## Begin Information provided

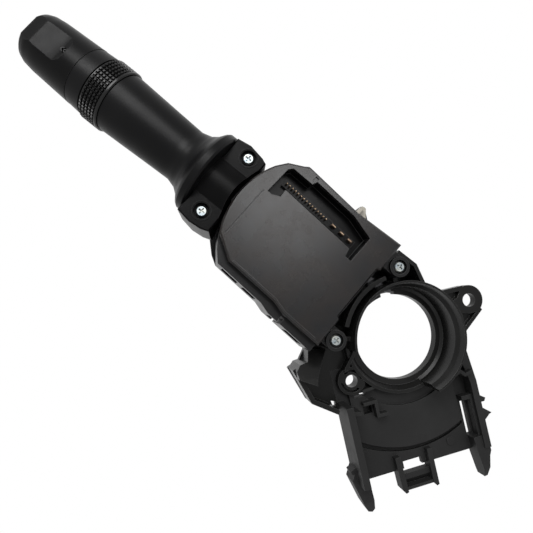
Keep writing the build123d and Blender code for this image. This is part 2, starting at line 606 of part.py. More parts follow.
def cancel_pawl():
    """Pawl whose tip reaches through the ring to be struck by the column's cam."""
    x0, y0 = PAWL_PIN
    x1, y1 = PAWL_TIP
    angle = math.degrees(math.atan2(y1 - y0, x1 - x0))
    reach = math.hypot(x1 - x0, y1 - y0)
    outline = [(0, -2.2), (8, -1.5), (reach - 2.2, -1.3), (reach, -0.4), (reach, 0.4)]
    outline = outline + [(reach - 2.2, 1.3), (8, 1.5), (0, 2.2)]
    plate = prism(outline, PAWL_Z0, PAWL_Z1) + post(0, 0, 2.8, PAWL_Z0, PAWL_Z1)
    plate = Pos(x0, y0, 0) * Rot(0, 0, angle) * plate
    return plate - post(x0, y0, PAWL_PIN_R + RUN_GAP, 0, 30)


def locking_clip():
    """Pale clip plate on the far side wall of the housing."""
    outline = [(-52.2, 25.6), (-51.6, 30.6), (-50.6, 31.8), (-49.4, 31.8), (-46.4, 28.2), (-45.2, 26.2)]
    plate = prism(outline, 9.5, 11.0)
    return plate + prism([(-52.2, 26.2), (-51.6, 30.6), (-50.4, 30.4), (-50.6, 26.2)], 11.0, 13.6)


def cover_screws():
    """Two screws that hold the housing to the ring's posts."""
    group = []
    for x, y in COVER_SCREWS:
        screw = pan_screw(SCREW_HEAD_R, SCREW_HEAD_T, SCREW_SHANK_R, SCREW_LENGTH)
        group.append(Pos(x, y, HOUSING_TOP) * screw)
    return Compound(children=group)


def lever_tube():
    """Flared lever tube with a rounded flange at the neck end."""
    s0 = FLANGE_S
    outline = [(s0, 9.4), (s0, FLANGE_R - 0.8), (s0 + 0.8, FLANGE_R), (s0 + 3.3, FLANGE_R)]
    outline = outline + [(s0 + 4.3, 18.3), (s0 + 6.5, 15.6), (s0 + 9.5, 13.4), (s0 + 14.0, 12.15)]
    outline = outline + [(s0 + 24.0, 12.55), (TUBE_END_S, TUBE_R)]
    outline = outline + [(TUBE_END_S, TUBE_BORE_R), (CORE_DISC_S - 3, TUBE_BORE_R), (CORE_DISC_S - 6, 9.4)]
    return LEVER_FRAME * lathe(outline)


def lever_core():
    """Fixed core inside the tube that carries the ring, the collar and the shaft."""
    s0 = CORE_DISC_S
    outline = [(s0, SHAFT_R + RUN_GAP), (s0, TUBE_BORE_R), (s0 + 3, TUBE_BORE_R), (s0 + 3, CORE_R)]
    outline = outline + [(COLLAR_S0, CORE_R), (COLLAR_S0, 5.0), (COLLAR_S1 - 0.8, 5.0)]
    outline = outline + [(COLLAR_S1 - 0.8, SHAFT_R + RUN_GAP)]
    return LEVER_FRAME * lathe(outline)


def head_board():
    """Eight-sided contact board inside the lever head."""
    s0 = CORE_DISC_S + 7
    plate = extrude(RegularPolygon(10.6, 8), 1.2) - Cylinder(CORE_R, 9)
    return LEVER_FRAME * (Pos(s0, 0, 0) * Rot(0, 90, 0) * plate)


def knob_tracks():
    """Half-round brass tracks on the back of the core's disc."""
    s0 = CORE_DISC_S - 0.3
    outline = [(s0, 4.6), (s0, 8.6), (CORE_DISC_S, 8.6), (CORE_DISC_S, 4.6)]
    arc = revolve(Polygon(*outline, align=None), Axis.X, 190)
    return LEVER_FRAME * (Rot(-50, 0, 0) * arc)


def knurled_ring():
    """Ring switch with its grip band, and a skirt that runs into the tube."""
    outline = [(RING_S0 - 4.4, CORE_R + RUN_GAP), (RING_S1, CORE_R + RUN_GAP), (RING_S1, KNURL_R - 0.6)]
    outline = outline + [(RING_S1 - 0.9, KNURL_R), (RING_S0 + 0.4, KNURL_R), (RING_S0, KNURL_R - 0.4)]
    outline = outline + [(RING_S0, 9.6), (RING_S0 - 4.4, 9.6)]
    return LEVER_FRAME * lathe(outline)


def ring_wipers():
    """Brass wiper fingers on the end of the ring's skirt."""
    group = []
    s1 = RING_S0 - 4.4
    s0 = CORE_DISC_S + 8.25
    for k in range(3):
        finger = block(s0, s1, -1.2, 1.2, 8.2, 9.4)
        group.append(LEVER_FRAME * (Rot(60 + k * 25, 0, 0) * finger))
    return Compound(children=group)


def symbol_collar():
    """Fixed collar between the ring and the knob."""
    outline = [(COLLAR_S0, 5.0), (COLLAR_S0, COLLAR_R), (COLLAR_S1, COLLAR_R - 0.5), (COLLAR_S1, 11.4)]
    outline = outline + [(COLLAR_S0 + 2.2, 11.4), (COLLAR_S0 + 2.2, 5.0)]
    return LEVER_FRAME * lathe(outline)


def light_knob():
    """Turning end knob with a thumb flat that runs down to its tip."""
    s0 = KNOB_S0
    s1 = KNOB_S1
    outer = [(s0, 0), (s0, KNOB_R), (s1 - 8.2, KNOB_R - 1.0)]
    outer = outer + [(s1 - 3.6, KNOB_R - 1.6), (s1 - 1.2, KNOB_R - 2.5), (s1, KNOB_R - 3.6), (s1, 0)]
    flat = [(s1 + 1, 8.4), (s1, 8.8), (s1 - 6, 10.9), (s0 + 9.5, 11.5), (s0 + 7.2, 12.4), (s0 + 6.2, 14.0)]
    flat = Plane.XZ * Polygon(*flat, (s1 + 1, 14.5), align=None)
    cavity = lathe([(s0 - 1, 4.2), (s0 - 1, 10.6), (s1 - 9.0, 9.6), (s1 - 9.0, 4.2)])
    cavity = cavity - block(s0, s1, -12, 12, 6.0, 20)
    body = lathe(outer) - extrude(flat, amount=15, dir=(0, 1, 0), both=True) - cavity
    return LEVER_FRAME * (body - rod(s0 - 1, s0 + 13.0, SHAFT_R))


def knob_shaft():
    """Steel shaft from the knob back to its rotor inside the tube."""
    return LEVER_FRAME * rod(CORE_DISC_S - 8.0, KNOB_S0 + 13.0, SHAFT_R)


def knob_rotor():
    """Rotor with its wiper nose, fixed on the inner end of the knob's shaft."""
    s1 = CORE_DISC_S - 0.7
    hub = block(s1 - 4.5, s1, -4.4, 4.4, -4.4, 4.4)
    arms = Rot(40, 0, 0) * block(s1 - 1.6, s1, -1.6, 1.6, 0, 8.8)
    arms = arms + Rot(-40, 0, 0) * block(s1 - 1.6, s1, -1.6, 1.6, 0, 8.8)
    return LEVER_FRAME * (hub + arms - rod(s1 - 6, s1 + 1, SHAFT_R))


def rotor_wipers():
    """Brass wiper fingers on the knob's rotor."""
    group = []
    s1 = CORE_DISC_S - 0.7
    for k in (-1, 1):
        finger = block(s1, s1 + 0.35, -0.8, 0.8, 5.4, 8.2)
        group.append(LEVER_FRAME * (Rot(k * 40, 0, 0) * finger))
    return Compound(children=group)


def neck_body(h0, h1):
    """Slab of the lever's neck between two heights over the lever axis."""
    s1 = FLANGE_S
    outline = [(s1, -17.6), (s1, 20.6), (s1 - 6.5, 21.6), (s1 - 12, 21.0), (s1 - 15.4, 19.8)]
    outline = outline + [(s1 - 15.4, -16.4), (s1 - 13, -17.4), (s1 - 6, -18.6)]
    return prism(outline, h0, h1)


def nose_clearance():
    """Space round the housing's nose that the neck keeps out of as it tips."""
    waist = NOSE_R + NECK_GAP
    wide = waist + NECK_SLOPE * 30
    outline = [(0, PULL_Z - 30), (wide, PULL_Z - 30), (waist, PULL_Z), (wide, PULL_Z + 30), (0, PULL_Z + 30)]
    return Pos(*PIVOT, 0) * spun(outline)


def lever_neck():
    """Lower half of the neck with the shank and tail that run into the housing."""
    low = neck_body(-9.6, CAP_SPLIT_H)
    belly = rod(FLANGE_S - 24, FLANGE_S, 14.0, 1.5, -0.8)
    belly = belly & block(FLANGE_S - 28, FLANGE_S, -9, 12, -16, 0)
    body = LEVER_FRAME * (low + belly) - nose_clearance()
    py = PIVOT[1]
    x0 = PIVOT[0] - NOSE_R - 3.0
    z0 = PULL_Z - SHANK_HALF_H
    shank = block(x0, PULL_X, py - SHANK_HALF_W, py + SHANK_HALF_W, z0, PULL_Z + SHANK_HALF_H)
    eye = cross_bar(PULL_X, PULL_Z, SHANK_HALF_H, py - SHANK_HALF_W, py + SHANK_HALF_W)
    tail = block(PULL_X, PULL_X + TAIL_REACH, py - 2.4, py + 2.4, PULL_Z - 1.1, PULL_Z + 1.1)
    tip = cross_bar(PULL_X + TAIL_REACH, PULL_Z, TAIL_R, py - 3.6, py + 3.6)
    body = body + shank + eye + tail + tip
    body = body - cross_bar(PULL_X, PULL_Z, HINGE_PIN_R + RUN_GAP, py - 9, py + 9)
    for x, y in CAP_SCREWS:
        s, side = lever_plan(x, y)
        body = body - LEVER_FRAME * post(s, side, SCREW_SHANK_R, -5.6, 20)
    return body


def lever_plan(x, y):
    """Station and side offset of a plan point, in the lever's own frame."""
    local = LEVER_FRAME.to_local_coords(Vector(x, y, 20.0))
    return local.X, local.Y


def neck_cap():
    """Upper half of the neck: two flat pads with sunk screws and a bulge between."""
    slab = neck_body(CAP_SPLIT_H, PAD_H)
    slab = chamfer(slab.faces().sort_by(Axis.Z)[-1].edges(), 0.6)
    bulge = rod(FLANGE_S - 22, FLANGE_S, 13.4, 1.5, -1.2)
    bulge = bulge & block(FLANGE_S - 28, FLANGE_S, -9, 12, CAP_SPLIT_H, 20)
    body = slab + bulge
    for x, y in CAP_SCREWS:
        s, side = lever_plan(x, y)
        body = body - post(s, side, 3.3, PAD_H - 2.2, 20) - post(s, side, SCREW_SHANK_R + 0.2, 0, 20)
    return LEVER_FRAME * body - nose_clearance()


def neck_screws():
    """Two screws sunk in the neck's pads."""
    group = []
    for x, y in CAP_SCREWS:
        s, side = lever_plan(x, y)
        screw = pan_screw(SCREW_HEAD_R, SCREW_HEAD_T, SCREW_SHANK_R, SCREW_LENGTH)
        group.append(LEVER_FRAME * (Pos(s, side, PAD_H - 2.2) * screw))
    return Compound(children=group)


PIECES = {
    "column_ring": column_ring,
    "receptacle_tray": receptacle_tray,
    "switch_housing": switch_housing,
    "housing_cover": housing_cover,
    "cover_screws": cover_screws,
    "connector_shroud": connector_shroud,
    "signal_pins": signal_pins,
    "power_pins": power_pins,
    "contact_board": contact_board,
    "contact_strips": contact_strips,
    "pivot_pin": pivot_pin,
    "pawl_pin": pawl_pin,
    "detent_block": detent_block,
    "locking_clip": locking_clip,
    "turn_carrier": turn_carrier,
    "hinge_pin": hinge_pin,
    "detent_spring": detent_spring,
    "detent_plunger": detent_plunger,
    "turn_slider": turn_slider,
    "turn_wipers": turn_wipers,
    "beam_slider": beam_slider,
    "beam_wiper": beam_wiper,
    "cancel_pawl": cancel_pawl,
    "lever_neck": lever_neck,
    "neck_cap": neck_cap,
    "neck_screws": neck_screws,
    "lever_tube": lever_tube,
    "lever_core": lever_core,
    "head_board": head_board,
    "knob_tracks": knob_tracks,
    "symbol_collar": symbol_collar,
    "knurled_ring": knurled_ring,
    "ring_wipers": ring_wipers,
    "light_knob": light_knob,
    "knob_shaft": knob_shaft,
    "knob_rotor": knob_rotor,
    "rotor_wipers": rotor_wipers,
}


def main():
    """Build every piece and write one STEP file for each."""
    os.makedirs("parts", exist_ok=True)
    for name, make in PIECES.items():
        export_step(make(), "parts/" + name + ".step")


main()
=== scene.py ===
"""Looks of the combination stalk switch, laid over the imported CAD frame."""
import json
import logging
import math
from dataclasses import dataclass, field
from enum import Enum
from typing import Any, Mapping, Sequence

import bmesh
import bpy
from mathutils import Matrix, Vector


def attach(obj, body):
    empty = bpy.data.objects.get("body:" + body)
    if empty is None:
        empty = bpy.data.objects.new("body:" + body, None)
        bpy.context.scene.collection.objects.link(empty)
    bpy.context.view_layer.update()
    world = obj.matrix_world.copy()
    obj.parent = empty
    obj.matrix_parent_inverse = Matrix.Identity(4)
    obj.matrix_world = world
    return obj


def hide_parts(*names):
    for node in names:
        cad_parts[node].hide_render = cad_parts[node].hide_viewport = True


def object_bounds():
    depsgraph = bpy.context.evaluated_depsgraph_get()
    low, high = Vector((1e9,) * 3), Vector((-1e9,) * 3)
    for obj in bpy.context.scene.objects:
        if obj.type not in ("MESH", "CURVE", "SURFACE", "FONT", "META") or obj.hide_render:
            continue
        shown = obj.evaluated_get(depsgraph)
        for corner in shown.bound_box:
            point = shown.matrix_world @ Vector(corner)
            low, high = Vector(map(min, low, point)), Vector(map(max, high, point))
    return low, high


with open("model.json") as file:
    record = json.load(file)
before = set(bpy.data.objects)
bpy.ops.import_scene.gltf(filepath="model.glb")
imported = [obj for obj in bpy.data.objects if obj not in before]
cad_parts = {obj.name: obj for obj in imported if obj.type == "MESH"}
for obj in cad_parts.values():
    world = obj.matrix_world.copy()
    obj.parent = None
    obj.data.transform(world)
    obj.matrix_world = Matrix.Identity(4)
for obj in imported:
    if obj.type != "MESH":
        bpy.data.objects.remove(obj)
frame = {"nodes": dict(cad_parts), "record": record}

CAD_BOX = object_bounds()
LOG = logging.getLogger("stalk_switch")

Point = tuple[float, float]
Triple = tuple[float, float, float]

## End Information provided

Stated goal:
Above is a listing; print exactly its lines from the one with "for name, make" through the one with "shown = obj.evaluated_get(depsgraph)", and no other lines.

Answer to this exercise:
    for name, make in PIECES.items():
        export_step(make(), "parts/" + name + ".step")


main()
=== scene.py ===
"""Looks of the combination stalk switch, laid over the imported CAD frame."""
import json
import logging
import math
from dataclasses import dataclass, field
from enum import Enum
from typing import Any, Mapping, Sequence

import bmesh
import bpy
from mathutils import Matrix, Vector


def attach(obj, body):
    empty = bpy.data.objects.get("body:" + body)
    if empty is None:
        empty = bpy.data.objects.new("body:" + body, None)
        bpy.context.scene.collection.objects.link(empty)
    bpy.context.view_layer.update()
    world = obj.matrix_world.copy()
    obj.parent = empty
    obj.matrix_parent_inverse = Matrix.Identity(4)
    obj.matrix_world = world
    return obj


def hide_parts(*names):
    for node in names:
        cad_parts[node].hide_render = cad_parts[node].hide_viewport = True


def object_bounds():
    depsgraph = bpy.context.evaluated_depsgraph_get()
    low, high = Vector((1e9,) * 3), Vector((-1e9,) * 3)
    for obj in bpy.context.scene.objects:
        if obj.type not in ("MESH", "CURVE", "SURFACE", "FONT", "META") or obj.hide_render:
            continue
        shown = obj.evaluated_get(depsgraph)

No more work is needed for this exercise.